Este texto del venerable Jean-León Le Prevost (1803-1874); miembro de la sociedad de san Vicente de Paúl, ordenado, posteriormente, presbítero y fundador de los Religiosos de san Vicente de Paúl; puede servir en nuestra reflexión de la acción de la Pastoral Vocacional en nuestros días:

«A distancia y momentáneamente separado de vosotros, puedo juzgar mejor nuestra situación; la encuentro buena, providencial y tal como podríamos desear. Veo en ella los elementos de un buen futuro, si sabemos conformarnos con nuestros pequeños comienzos, retrasar y no pedir a nuestras obras, ni a nuestra constitución, ni a nosotros mismos, lo que sólo debe aportar el desarrollo sucesivo. Sin duda, dependería del Señor, que ha puesto en nosotros una semilla de vida, hacerla crecer y florecer de golpe; podría consolidar nuestras obras, aumentar nuestras fuerzas, empujarnos más notablemente hacia la perfección, pero no se complace en proceder así; tardó seis días desde el principio en modelar el mundo, y, desde entonces, sólo ha trabajado en él con una obra lenta y medida, que avanza, pero que no vemos caminar. Entremos en este movimiento, queridos amigos, sin prisa y sin pausa, siguiendo los pasos de Dios; con Él, seguramente avanzaremos y llegaremos a nuestro fin.

¿No sentís, como yo, una cierta fuerza en vuestros corazones, una especie de aspiración al futuro, un gran deseo, una gran esperanza? Pues bien, el signo y la fuerza de nuestra misión están ahí; Dios ha puesto en nosotros el deseo para que recemos, la esperanza para que actuemos; recemos con todo el aliento de nuestra alma, trabajemos con santa valentía, y caminemos con confianza, porque estamos en el camino; cada paso nos lleva a la meta.
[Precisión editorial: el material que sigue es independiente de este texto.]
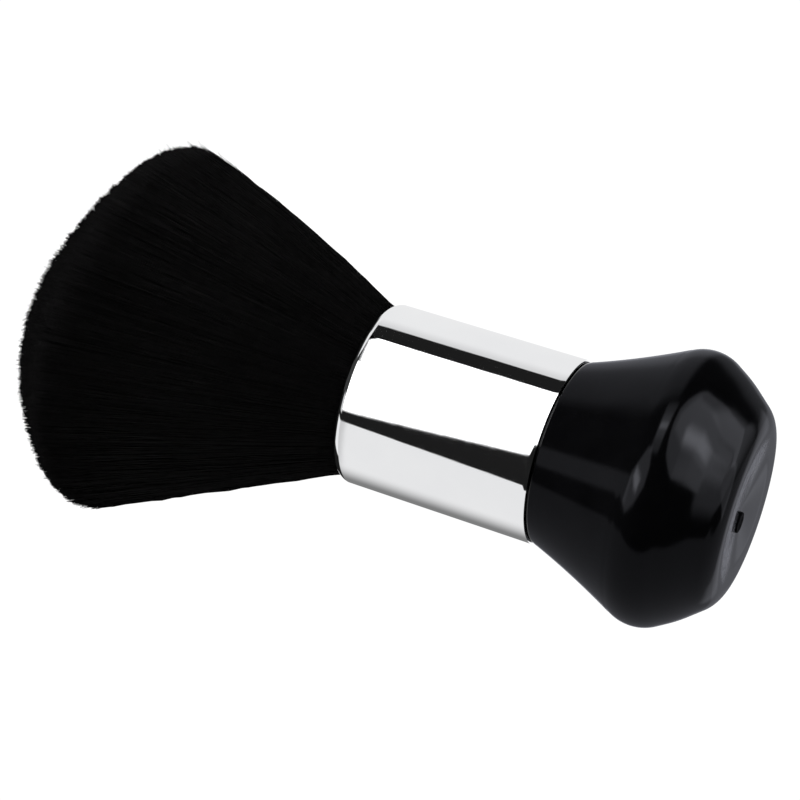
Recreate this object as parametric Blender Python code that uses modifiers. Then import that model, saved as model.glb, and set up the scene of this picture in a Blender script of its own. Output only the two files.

No hemos desesperado de nuestro tiempo, de nuestra patria, de nuestros hermanos, hemos pensado que, en este movimiento, todavía vago y débil, del pueblo hacia la fe, había algún impulso, alguna promesa fecunda, no nos vamos a engañar.

Es la caridad la que suscita todo a nuestro alrededor; es la caridad la que despierta a las almas, las empuja y las reúne; es la caridad la que nos lleva y nos envuelve en su acción; la caridad no falla y no se queda en el camino, una vez encendida, debe extenderse, brillar y llevar lejos su calor. Todo le sirve también de alimento. No tengamos, pues, miedo, queridos amigos, no nos fijemos demasiado en nuestra indignidad, que a menudo nos detiene y nos hace tímidos; la caridad, como la llama, consume y purifica; por ella seremos penetrados, vivificados, por ella seremos transfigurados.

¡Oh, cómo este pensamiento nos anima y consuela! Es la caridad la que nos impulsa y nos urge, nos mueve; una caridad muy ardiente, muy poderosa; en ella, la fuerza, la voluntad, el amor, el amor infinito, el amor a Dios.

¡Habremos de llegar, tal como descansamos y confiamos! ¡Qué importa lo débiles y pobres que somos!; amor de mi Dios, tú eres rico y fuerte para ambos; haz, Señor mío, que se cumpla tu santa voluntad; nuestra alma te abraza, ya que la has elegido; ya no tiembla, porque tu corazón está junto a su corazón. Permanezco en este pensamiento que me fortalece, me reanima y me mantiene, queridos amigos, tan estrechamente unido a vosotros.

Rezo todos los días por vosotros, por las pequeñas almas que cultiváis, por la santa obra que hemos emprendido juntos; y vosotros también rezad por mí; así, Dios nos escucha y nos ama».

26 de agosto de 1847. Carta 177. A sus hermanos de comunidad.